As recently as last week, Obama warned that the changes he is seeking in health care, energy policy and financial regulation require "taking on the status quo in Washington." And that, he told an audience of donors who paid as much as $30,400 a couple to see him, "requires the courage to look . . . beyond the next election."
We never said he was strong on the courage thingy.
Yet during his first five months in office, public policy and electoral politics have come together seamlessly in his domestic travel itinerary. On nearly every trip he has taken, Obama has followed the timeworn path of presidential travel - go where the votes matter most.

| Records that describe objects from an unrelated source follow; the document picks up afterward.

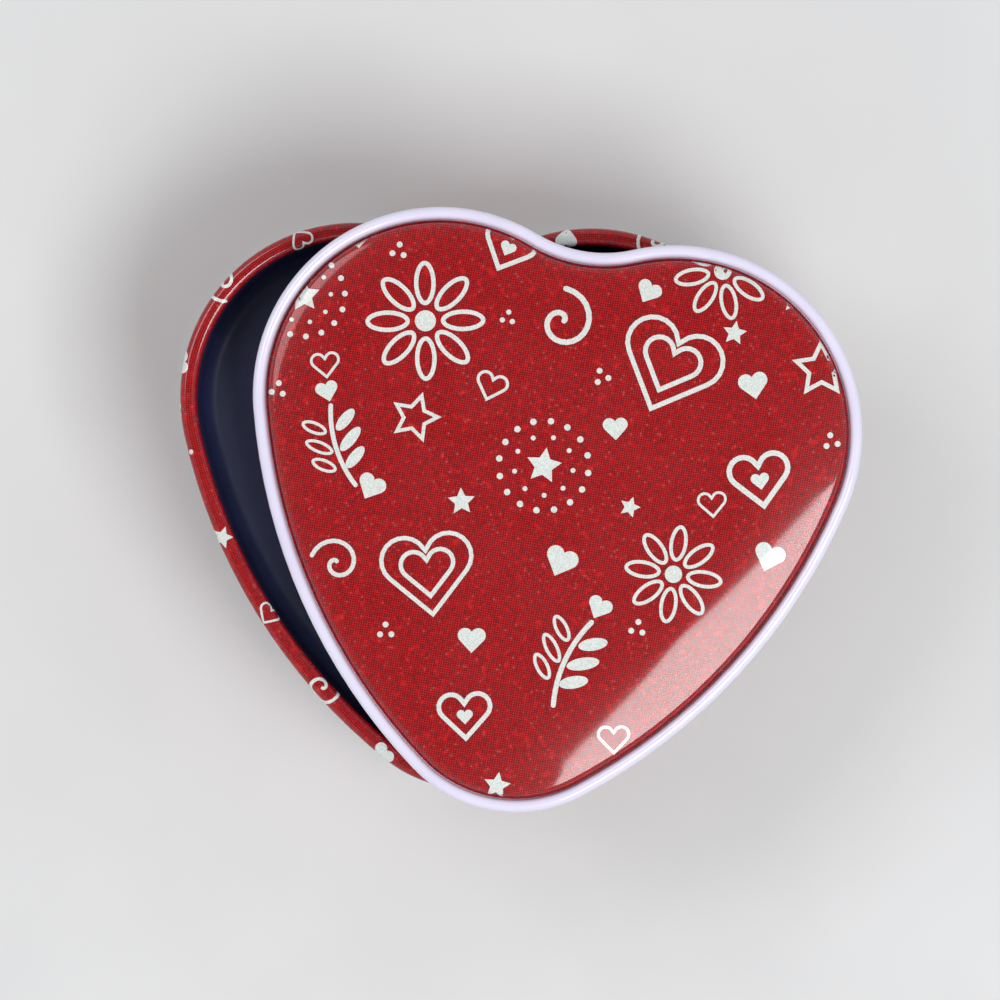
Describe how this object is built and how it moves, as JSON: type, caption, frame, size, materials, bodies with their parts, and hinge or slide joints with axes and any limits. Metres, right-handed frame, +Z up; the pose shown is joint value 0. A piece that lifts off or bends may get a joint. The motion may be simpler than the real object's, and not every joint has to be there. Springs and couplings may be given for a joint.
{
  "type": "wind up music box",
  "caption": "Heart-shaped tin wind-up music box: lift-off domed lid, inner tray, and a pinned-cylinder movement with comb, governor and winding key.",
  "frame": {"origin": "middle of the outline seen from above, lid included, at the underside of the bottom seam the box stands on", "axes": "+Z up; +Y from the point of the body's heart towards the hollow between its lobes; +X to the right seen from above, the way the resting lid is pushed"},
  "size_m": [0.1278, 0.1122, 0.0597],
  "materials": {
    "printed_red": "printed tinplate under clear gloss varnish",
    "lavender_enamel": "gloss enamel on rolled tinplate",
    "navy_plastic": "satin moulded tray",
    "plain_tin": "bare tinplate",
    "cast_zinc": "die-cast zinc, satin",
    "drive_brass": "satin",
    "drum_brass": "polished",
    "key_brass": "polished",
    "arbor_steel": "ground",
    "screw_steel": "nickel plated",
    "spring_steel": "blued",
    "pin_steel": "drawn",
    "comb_steel": "ground and hardened",
    "tuning_lead": "dull lead",
    "white_nylon": "moulded nylon"
  },
  "bodies": {
    "case": {"body_band": "printed_red", "bottom_plate": "plain_tin", "inner_tray": "navy_plastic", "bedplate": "cast_zinc", "bedplate_screws": "screw_steel", "spring_housing": "plain_tin", "housing_screws": "screw_steel", "mainspring": "spring_steel", "comb": "comb_steel", "comb_screws": "screw_steel", "bass_weights": "tuning_lead", "governor_frame": "drive_brass", "governor_screws": "screw_steel"},
    "lid": {"lid_rim": "lavender_enamel", "lid_panel": "printed_red"},
    "winder": {"winding_arbor": "arbor_steel", "winding_key": "key_brass"},
    "drive": {"drive_wheel": "drive_brass", "clutch_spring": "spring_steel"},
    "cylinder": {"cylinder_drum": "drum_brass", "cylinder_pins": "pin_steel", "cylinder_arbor": "arbor_steel", "cylinder_pinion": "white_nylon", "cylinder_wheel": "white_nylon"},
    "second": {"second_arbor": "arbor_steel", "second_pinion": "white_nylon", "worm_wheel": "white_nylon"},
    "governor": {"worm_shaft": "arbor_steel", "air_brake": "white_nylon"}
  },
  "joints": [
    {"name": "lid_lift", "type": "slide", "parent": "case", "child": "lid", "axis": [0, 0, 1], "range_m": [0, 0.06]},
    {"name": "key_wind", "type": "hinge", "parent": "case", "child": "winder", "pos_m": [-0.01962, 0.0054, 0.006], "axis": [0, 0, 1], "continuous": true},
    {"name": "cylinder_spin", "type": "hinge", "parent": "case", "child": "cylinder", "pos_m": [-0.00462, 0.0054, 0.0236], "axis": [1, 0, 0], "continuous": true},
    {"name": "drive_spin", "type": "hinge", "parent": "case", "child": "drive", "pos_m": [-0.01962, 0.0054, 0.0174], "axis": [0, 0, 1], "continuous": true},
    {"name": "second_spin", "type": "hinge", "parent": "case", "child": "second", "pos_m": [0.01838, -0.00287, 0.0206], "axis": [1, 0, 0], "continuous": true},
    {"name": "governor_spin", "type": "hinge", "parent": "case", "child": "governor", "pos_m": [0.02008, -0.00817, 0.0206], "axis": [0, 0, 1], "continuous": true}
  ],
  "couplings": [
    {"joint": "drive_spin", "follows": "cylinder_spin", "ratio": 0.33333},
    {"joint": "second_spin", "follows": "cylinder_spin", "ratio": -4.5},
    {"joint": "governor_spin", "follows": "cylinder_spin", "ratio": -72}
  ]
}
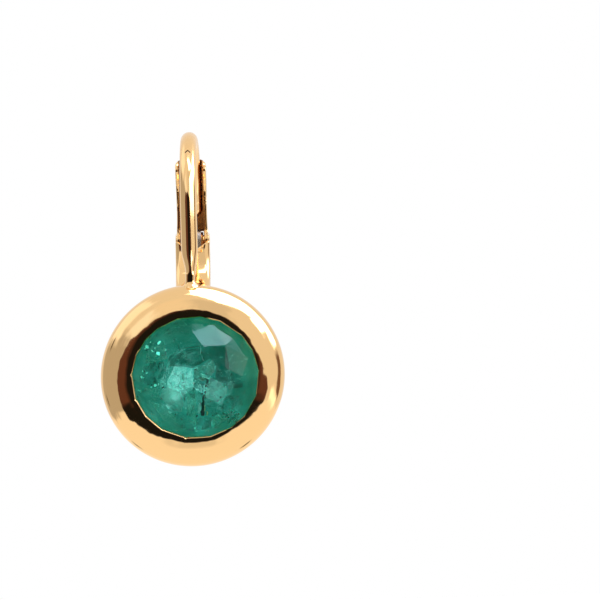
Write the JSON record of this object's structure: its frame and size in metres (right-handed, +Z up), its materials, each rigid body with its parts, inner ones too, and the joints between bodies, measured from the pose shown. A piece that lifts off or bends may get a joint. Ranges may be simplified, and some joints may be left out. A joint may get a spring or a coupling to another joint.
{
  "type": "emerald lever-back earring",
  "caption": "Drop earring with a round emerald in a domed gold bezel, hung from a wire hook that a hinged, sprung lever closes behind the lobe.",
  "frame": {"origin": "the seat: underside of the hook's arch, where it rests in the pierced lobe", "axes": "+Z up, the stone faces -Y, the hook bends back towards +Y, +X to the viewer's right"},
  "size_m": [0.01, 0.0094, 0.0183],
  "materials": {
    "gold": "yellow gold, mirror polished",
    "emerald": "clear deep green gemstone, polished facets",
    "spring_steel": "satin spring steel"
  },
  "bodies": {
    "root": {"setting": "gold", "emerald": "emerald", "hinge_pin": "gold", "hinge_spring": "spring_steel"},
    "lever": {"lever": "gold"}
  },
  "joints": [
    {"name": "lever_hinge", "type": "hinge", "parent": "root", "child": "lever", "pos_m": [0, 0.0035, -0.005], "axis": [-1, 0, 0], "range_deg": [0, 70], "stiffness_Nm_per_rad": 0.00001, "springref_deg": -11.46}
  ]
}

Now for a little WaPo balance.
"A smart White House is a savvy mix of policy and politics, and in our democracy there's nothing wrong with it," said Ari Fleischer, Bush's first press secretary. "If you're all substance and no politics, you lose support on Capitol Hill. If you're all politics and no substance, you lose support among the people."

Fleischer added: "If people don't like it, they can move from a safe state to a swing state and see their president more."

To Missouri, for example.

With a whole nation to pick from, Obama chose to mark his 100th day in office with a town-hall forum in Arnold, Mo., a suburb of St. Louis. He lost Missouri by just over one-tenth of one percentage point.